Posted on November 15, 2018 at 10:23 AM
The oncologist had prescribed Xgeva hoping it would strengthen her bones while also delaying the progression of Angela Kahn’s breast cancer. But Kahn (a pseudonym) couldn’t get over the price of the drug. Before the oncologist had a chance to ask how she was feeling, she blurted out that the medication cost “$15,000 a shot.” “That’s crazy,” the oncologist replied, continuing by saying the price “fits right in with the rest of the insanity” of U.S. healthcare pricing. At that price, Kahn concluded, “I don’t think I should get it.”
The oncologist assured her “You’re getting it,” and they both laughed.
Not that either thought Xgeva’s price was a laughing matter. In fact, like many medications, Xgeva costs much more in the U.S. than in any other developed countries, with a single injection costing more than $2,000.
There’s too many reasons for these high prices to delve into them in the space of a short essay. Instead, I want to show how the insanity of American healthcare prices played out in this one, real oncology appointment. (Note: The appointment was recorded by a marketing company, Verilogue Inc., with the permission of the doctor and patient. I gained access to an anonymized transcript of the appointment for a research project approved by the Duke University IRB.)

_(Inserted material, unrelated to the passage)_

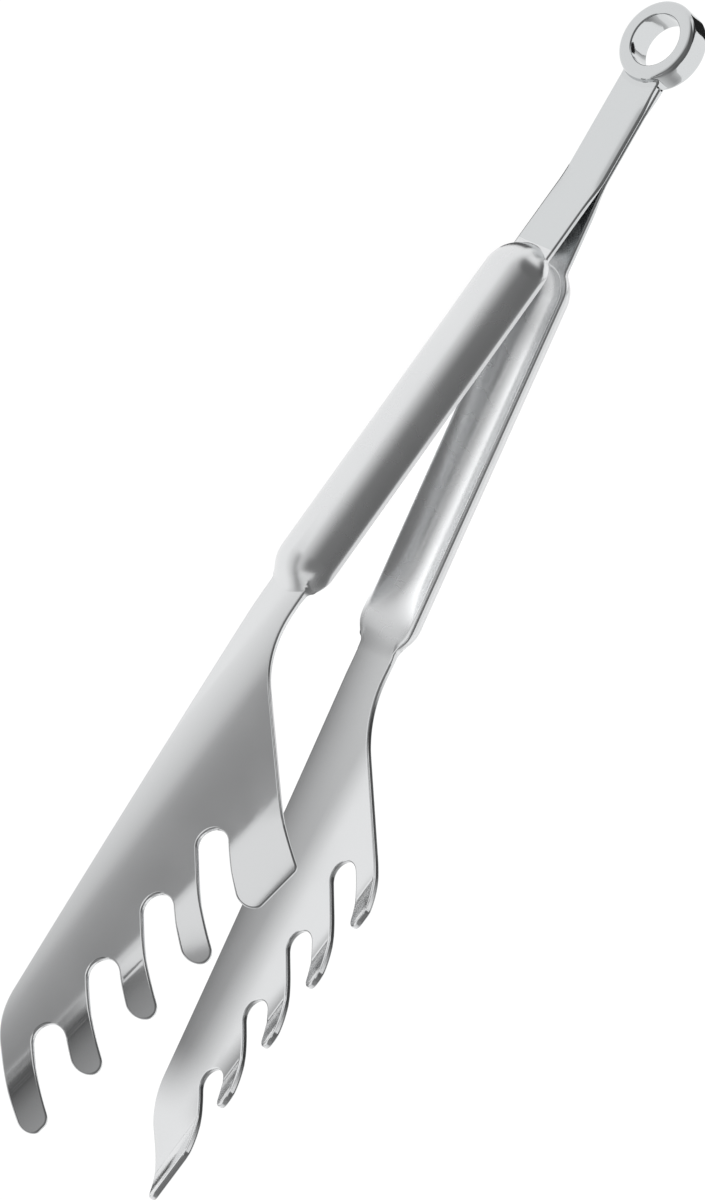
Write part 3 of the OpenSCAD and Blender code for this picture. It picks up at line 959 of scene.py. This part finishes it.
shown = add(tree, "ShaderNodeMixShader", Fac=ray.outputs["Is Glossy Ray"], i1=both.outputs["Shader"],
            i2=bright.outputs["Emission"])
add(tree, "ShaderNodeOutputMaterial", Surface=shown.outputs["Shader"])
z = FLOOR_Z - TABLE_DROP
panel("table", [(-TABLE_HALF, -TABLE_HALF, z), (TABLE_HALF, -TABLE_HALF, z), (TABLE_HALF, TABLE_HALF, z),
                (-TABLE_HALF, TABLE_HALF, z)], material)


def card(name, x0, x1, y0, y1, stops, at=(0, 0, 0), turn=(0, 0, 0), soft=0.001):
    """A card that only the metal sees, graded from its edge y0 to its edge y1, in mm from its own origin.
    It lies at a place over the table, turned by degrees. Its ends fade out over the share soft of its
    length, and without it they are sharp."""
    material, tree = new_material(name)
    spot = add(tree, "ShaderNodeTexCoord")
    across = add(tree, "ShaderNodeSeparateXYZ", Vector=spot.outputs["Generated"])
    shade = add(tree, "ShaderNodeValToRGB", Fac=across.outputs["Y"])
    grade(shade, stops)
    end = add(tree, "ShaderNodeMath", {"operation": "PINGPONG"}, i0=across.outputs["X"], i1=0.5)
    kept = add(tree, "ShaderNodeMapRange", {"interpolation_type": "SMOOTHSTEP"}, Value=end.outputs["Value"],
               i1=0.0, i2=soft, i3=0.0, i4=1.0)
    glow = add(tree, "ShaderNodeEmission", Color=shade.outputs["Color"], Strength=1.0)
    bare = add(tree, "ShaderNodeBsdfTransparent")
    faded = add(tree, "ShaderNodeMixShader", Fac=kept.outputs["Result"], i1=bare.outputs["BSDF"],
                i2=glow.outputs["Emission"])
    add(tree, "ShaderNodeOutputMaterial", Surface=faded.outputs["Shader"])
    sheet = panel(name, [(x0, y0, 0), (x1, y0, 0), (x1, y1, 0), (x0, y1, 0)], material)
    sheet.location = Vector((at[0], at[1], at[2] + FLOOR_Z)) * MM
    sheet.rotation_euler = [math.radians(a) for a in turn]
    sheet.visible_camera = False
    sheet.visible_shadow = False
    sheet.visible_diffuse = False


card("front_blade_card", 0, 205, -78, 4,
     [(0, 0.75), (0.1, 0.38), (0.21, 0.33), (0.51, 0.34), (0.61, 0.39), (0.7, 0.52), (0.78, 0.7),
      (0.84, 0.78), (0.94, 0.91), (1, 1.0)], at=(125, -36, 0), turn=(0, 0, 2.2), soft=0.1)
card("front_tips_card", 243, 400, -170, -112, [(0, 0.24), (1, 0.26)])
card("white_card", 187, 240, 0, 92, [(0, 0.95), (1, 0.95)], at=(0, -90, 14), turn=(90, 0, 0))
card("dark_card", 243, 420, 0, 190, [(0, 0.12), (0.3, 0.1), (0.55, 0.28), (1, 0.42)], at=(0, -170, 2),
     turn=(90, 0, 0))
# Painted shadow: a strip on the table along the rear blade's foot, dark at the blade and white away from
# it, seen only in the metal.
card("rear_blade_painted_shadow", 0, 138, -9, 8, [(0, 1.0), (0.3, 0.62), (0.55, 0.3), (0.75, 0.2), (1, 0.2)],
     at=(132, 7.6, 0), turn=(0, 0, 5.7), soft=0.14)
card("grip_light", 0, 92, -9, 16,
     [(0, 0.5), (0.16, 0.7), (0.32, 1.0), (0.44, 1.4), (0.6, 2.1), (0.92, 2.3), (1, 2.0)],
     at=(60, 0, 0.3), turn=(0, 0, 6), soft=0.2)
# Painted shade: a dark strip on the table under and between the grips, where they shade it, seen only in
# the metal.
card("grips_painted_shade", 0, 90, -5.5, 6.6, [(0, 0.28), (1, 0.28)], at=(60, 0, 0), turn=(0, 0, -6), soft=0.2)
card("ring_light", -48, 32, 0, 80, [(0, 1.15), (1, 1.15)], at=(0, 42, 14), turn=(90, 0, 0))
card("rear_tips_card", 185, 292, 34, 38.5, [(0, 0.05), (1, 0.05)])
# Painted shadow: a dark patch on the table under the leaves where they part, seen only in the metal.
card("leaves_painted_shadow", 33, 57, -6.2, 7.4, [(0, 0.04), (1, 0.04)])
card("ring_card", -60, -20, 0, 22, [(0, 0.02), (1, 0.02)], at=(0, 24, 0), turn=(90, 0, 0))

scene.view_settings.view_transform = "Standard"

After assuring Kahn that she’d remain on the Xgeva, her oncologist explained how he believes healthcare pricing plays out in the U.S. “It’s totally outrageous. What usually happens is the hospital or the clinic will charge 300 times what they think they can get, and the insurance company pays 1/20th of the original.”
“Oh, okay,” Kahn replied, with a touch of confusion.
“So it’s just a game, it’s a total horrible game,” the oncologist continued. “That’s crazy,” Kahn reiterated.